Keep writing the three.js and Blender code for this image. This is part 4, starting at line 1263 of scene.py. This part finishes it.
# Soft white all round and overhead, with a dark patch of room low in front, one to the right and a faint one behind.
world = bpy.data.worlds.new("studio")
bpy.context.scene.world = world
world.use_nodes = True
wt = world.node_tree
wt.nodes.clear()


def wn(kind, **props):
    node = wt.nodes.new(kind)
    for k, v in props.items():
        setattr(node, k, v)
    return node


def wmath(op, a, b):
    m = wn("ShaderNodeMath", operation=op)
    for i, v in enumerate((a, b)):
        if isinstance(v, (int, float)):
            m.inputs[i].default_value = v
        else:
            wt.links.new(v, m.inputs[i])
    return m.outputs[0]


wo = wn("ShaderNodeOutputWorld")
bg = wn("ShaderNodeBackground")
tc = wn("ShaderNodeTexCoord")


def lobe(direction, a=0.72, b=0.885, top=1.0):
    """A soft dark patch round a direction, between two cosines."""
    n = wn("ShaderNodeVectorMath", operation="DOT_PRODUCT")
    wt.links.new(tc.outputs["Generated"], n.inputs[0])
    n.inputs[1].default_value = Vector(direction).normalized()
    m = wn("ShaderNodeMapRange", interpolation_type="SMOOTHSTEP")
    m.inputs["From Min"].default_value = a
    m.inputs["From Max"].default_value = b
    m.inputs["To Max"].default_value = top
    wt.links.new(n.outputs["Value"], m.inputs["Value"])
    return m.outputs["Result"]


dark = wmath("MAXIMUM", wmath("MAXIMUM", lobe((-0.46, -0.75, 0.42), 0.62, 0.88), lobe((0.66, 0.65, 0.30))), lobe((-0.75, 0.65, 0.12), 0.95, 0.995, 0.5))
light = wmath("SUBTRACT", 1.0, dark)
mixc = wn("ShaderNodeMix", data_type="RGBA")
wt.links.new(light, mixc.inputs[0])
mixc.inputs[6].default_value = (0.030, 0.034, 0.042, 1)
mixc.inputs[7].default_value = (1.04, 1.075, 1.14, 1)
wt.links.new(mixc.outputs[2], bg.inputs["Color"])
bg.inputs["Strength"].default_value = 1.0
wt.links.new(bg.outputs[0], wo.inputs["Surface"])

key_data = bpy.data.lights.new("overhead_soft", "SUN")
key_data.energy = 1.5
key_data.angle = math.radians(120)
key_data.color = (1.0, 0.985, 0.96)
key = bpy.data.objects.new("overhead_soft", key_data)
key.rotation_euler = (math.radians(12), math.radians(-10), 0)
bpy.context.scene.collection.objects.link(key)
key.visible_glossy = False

================================

*Aim*.
The whole listing above needs to be written out again exactly.

*Answer to the exercise*.
Keep writing the three.js and Blender code for this image. This is part 4, starting at line 1263 of scene.py. This part finishes it.
# Soft white all round and overhead, with a dark patch of room low in front, one to the right and a faint one behind.
world = bpy.data.worlds.new("studio")
bpy.context.scene.world = world
world.use_nodes = True
wt = world.node_tree
wt.nodes.clear()


def wn(kind, **props):
    node = wt.nodes.new(kind)
    for k, v in props.items():
        setattr(node, k, v)
    return node


def wmath(op, a, b):
    m = wn("ShaderNodeMath", operation=op)
    for i, v in enumerate((a, b)):
        if isinstance(v, (int, float)):
            m.inputs[i].default_value = v
        else:
            wt.links.new(v, m.inputs[i])
    return m.outputs[0]


wo = wn("ShaderNodeOutputWorld")
bg = wn("ShaderNodeBackground")
tc = wn("ShaderNodeTexCoord")


def lobe(direction, a=0.72, b=0.885, top=1.0):
    """A soft dark patch round a direction, between two cosines."""
    n = wn("ShaderNodeVectorMath", operation="DOT_PRODUCT")
    wt.links.new(tc.outputs["Generated"], n.inputs[0])
    n.inputs[1].default_value = Vector(direction).normalized()
    m = wn("ShaderNodeMapRange", interpolation_type="SMOOTHSTEP")
    m.inputs["From Min"].default_value = a
    m.inputs["From Max"].default_value = b
    m.inputs["To Max"].default_value = top
    wt.links.new(n.outputs["Value"], m.inputs["Value"])
    return m.outputs["Result"]


dark = wmath("MAXIMUM", wmath("MAXIMUM", lobe((-0.46, -0.75, 0.42), 0.62, 0.88), lobe((0.66, 0.65, 0.30))), lobe((-0.75, 0.65, 0.12), 0.95, 0.995, 0.5))
light = wmath("SUBTRACT", 1.0, dark)
mixc = wn("ShaderNodeMix", data_type="RGBA")
wt.links.new(light, mixc.inputs[0])
mixc.inputs[6].default_value = (0.030, 0.034, 0.042, 1)
mixc.inputs[7].default_value = (1.04, 1.075, 1.14, 1)
wt.links.new(mixc.outputs[2], bg.inputs["Color"])
bg.inputs["Strength"].default_value = 1.0
wt.links.new(bg.outputs[0], wo.inputs["Surface"])

key_data = bpy.data.lights.new("overhead_soft", "SUN")
key_data.energy = 1.5
key_data.angle = math.radians(120)
key_data.color = (1.0, 0.985, 0.96)
key = bpy.data.objects.new("overhead_soft", key_data)
key.rotation_euler = (math.radians(12), math.radians(-10), 0)
bpy.context.scene.collection.objects.link(key)
key.visible_glossy = False